Ferries are a scenic but potentially seasickness causing way to travel from Hong Kong Island to Kowloon Side, Outlying Islands, Macau or even Mainland China. The Star Ferry is legendary for the Hong Kong-Kowloon trip, while all Ferries departing for Outlying Islands like Lamma, Cheng Chau, or Lantau are all located at Central Pier. The fare for a ferry from Central to Cheng Chau varies by the day of the week, “ordinary or deluxe”, and speed of the ferry, and can range from 12 HKD to 28.70 HKD.  The Macau Ferry Terminal is located at Shun Tak Centre in Sheung Wan. 3 different companies compete for customers’ Macau tickets and offer economy, first-class, and from first hand experience from that intense Macau day, “super VIP”. Prices can range from 120+ HKD – 300+HKD.


My Tram Today

The Ding Ding is a unique way to slowly (emphasize on slowly…) sit back and enjoy the street views of Hong Kong.  It is a symbol of Hong Kong with its 100 year history, and is the only double decker fleet in the world. It runs on Hong Kong Island from Shau Kei Wan to Kennedy Town, and has another branch running in the Happy Valley District. I must say, Veolia Transport, the company that owns and operate the trams, have great marketing genius. The trams are hot advertising beds for consumer goods companies; my tram today sported a chic Dior exterior, showcasing Dior Addict Extreme Lipstick. You can also rent out a tram for a Tram Party – how cool is that?!?!

Trams have supposedly have an increased maximum speed of 60 mph, but my journey today felt closer to 10 mph.

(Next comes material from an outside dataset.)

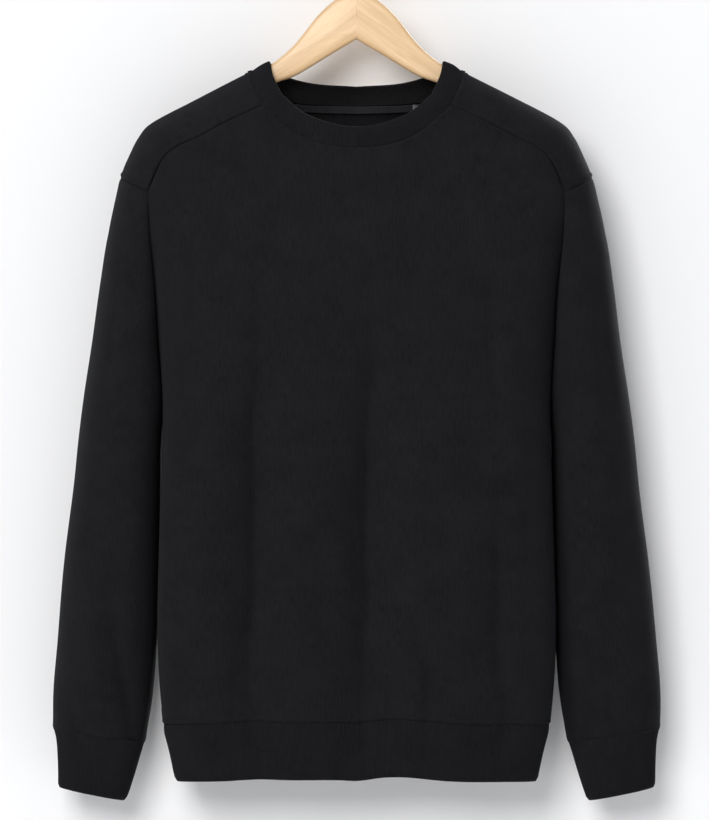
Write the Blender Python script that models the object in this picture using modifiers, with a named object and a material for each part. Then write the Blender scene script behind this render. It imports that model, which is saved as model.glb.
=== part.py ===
"""Crewneck sweatshirt on a wooden hanger.

Every panel of cloth is a wall lofted through sections that are worked out from the tables
below. x runs outward from the garment's centre line, "drop" is the distance below the point
where the hook bears, and depth is negative towards the front. Tables are in millimetres.
"""
import math

import bmesh
import bpy
import numpy as np
from mathutils import Matrix, Vector

MM = 0.001

# ---------------------------------------------------------------- driving dimensions
WALL = 2.0              # fleece wall of the panels and sleeves
RIB_WALL = 2.4          # doubled rib of hem and cuffs
BAND_WALL = 2.6         # doubled rib of the neckband
GAP = 0.3               # between two pieces that are sewn together
CREASE_GAP = 0.5        # between sleeve and body where their seam lies in a crease
# Where a seam turns outward, the outer faces are drawn back more, so the inner ones clear.
SHOULDER_DRAW = 0.45
SIDE_DRAW = 0.7
HEM_DRAW = 0.5
CUFF_DRAW = 1.3
CAP_DRAW = 0.4
NECK_DRAW = 0.25

HEM_RIB_HEIGHT = 57.0
HEM_RIB_RINGS = [(0.15, 0.008, 0.017), (0.5, 0.034, 0.058), (1.0, 0.065, 0.1)]
# each ring below the hem seam: its share of the rib's height, then how much it is drawn in
# across the body and from front to back
TAPE_HEIGHT = 7.5
TAPE_REACH = 78.0       # half length of the tape along the back neck
TAPE_WALL = 1.0
LABEL_SIZE = (10.0, 0.8, 17.0)
LABEL_X = 61.5

HANGER_THICK = 11.0
HANGER_EDGE = 4.5       # rounding of the arms' edges
HANGER_SEAT = 0.5       # between the arm's crown and the neckband that lies on it
HOOK_WIRE = 2.0         # radius of the steel wire
HOOK_RADIUS = 22.0      # of the wire's centre line
HOOK_BORE = 2.4
HOOK_SINK = 26.0        # length of wire inside the wood

# ---------------------------------------------------------------- mesh counts
SHOULDER_COLS = 7       # along a shoulder
NECK_COLS = 6           # along half a neck
CAP_ROWS = 8            # from the shoulder ridge to the shoulder seam, and half round a sleeve
BLEND_ROWS = 3          # from the shoulder seam's end to the first level section
CREASE_ROWS = 5         # from there to the underarm
SIDE_ROWS = 9           # underarm to hem
SLEEVE_ROWS = 10        # underarm to cuff
COLS = SHOULDER_COLS + NECK_COLS
RIDGE_CROWD = 1.4       # brings the back neck's columns closer towards the shoulder ridge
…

I definitely enjoyed the contrast from the typical crazy minibus drivers that often brighten my day with their near crashes, but living in Hong Kong has made me impatient.

Since the cute Ding Ding Tram runs at the speed of light…it charges a uniform fee of a whopping 2.30 HKD.

To my friends visiting Hong Kong for the first time this summer, make sure you do your research on whats the best bang for the buck when it comes to getting around Hong Kong since there are so many options, and don’t get ripped off!